The SSD is an ADATA 512 GB. It's the second one I've had in this machine. It was a warranty replacement installed in Nov '15. The first one lasted about 22 months. This one is about 21 months old. So, that's a little suspicious. Albeit, an SSD is usually an all or nothing thing. This issue is intermittent, so far.

Does anyone have any other ideas on how I can narrow this down? Has anyone actually seen a motherboard lose track of one of the internal SATA drives during a session?

Just happened a third time when I was about to post this. Luckily, I'm typing this up on another machine.

Stop code: Critical_Process_Died. It rebooted before I could double-check that I had copied that correctly.

Thanks,
Drake Christensen
 
Just a follow-up. I stuck the SSD into a SATA-to-USB adapter and ran KeepAliveHD on it. One time it ran overnight. But, Windows did an update and it wouldn't reboot with that plugged in. After I unplugged the adapter and got the pooter rebooted, I fired up KeepAliveHD, again. It ran for about an hour and then the drive disappeared. So, I'm reasonably sure it's the SSD failing.
 
I'm going to open this back up. I plugged the SSD into another machine and imaged it. I was going to send it back for warranty replacement. But, to be thorough, I let it run with KeepAliveHD, just to make sure that it's still failing. It has now run for about 60 hours.

I misspoke above. This drive is only about 12 months old.

Does anyone have any suggestions on how to detect whether this drive really is in the process of failing?

It's an ADATA SX900. I've downloaded the ADATA SSD Toolbox. I captured two screenshots of the S.M.A.R.T. data. Hmm. Don't see the full editing toolbar. They're at
http://www.mightydrake.com/Files/TechSupport/2017-08-14%2018_44_29-ADATA%20SSD%20ToolBox%20SMART%201.png
and
http://www.mightydrake.com/Files/TechSupport/2017-08-14%2018_44_29-ADATA%20SSD%20ToolBox%20SMART%202.png

Some of the field names are a little frightening, but I think the numbers there are not indicative of a major issue. I've read a coupla threads on SMART data, and from what I gather, none of that looks particularly bad.

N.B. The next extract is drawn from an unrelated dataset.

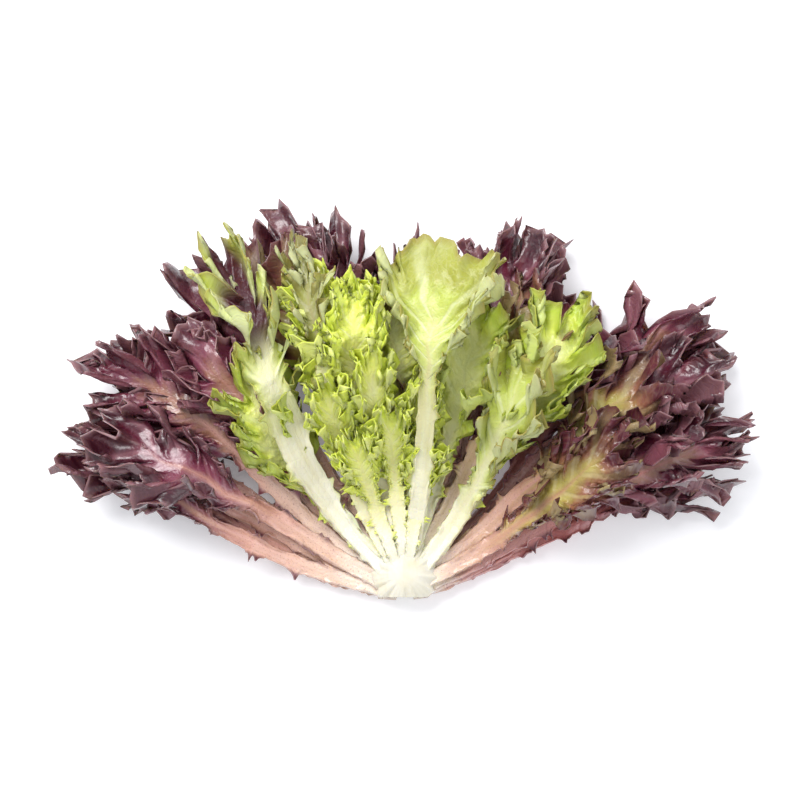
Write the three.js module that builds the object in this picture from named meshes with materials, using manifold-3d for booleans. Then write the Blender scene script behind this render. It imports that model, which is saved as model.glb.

What else can I be checking?
 
Bump.

It has currently been running about five days. I'm about to leave town for a family reunion along the line of the eclipse. So, that will get it up to about ten days.

Nobody has any suggestions on how to track down this kind of intermittent failure? Is there something else I could be doing which might bring out this behavior, without burning through a bunch of life of the drive?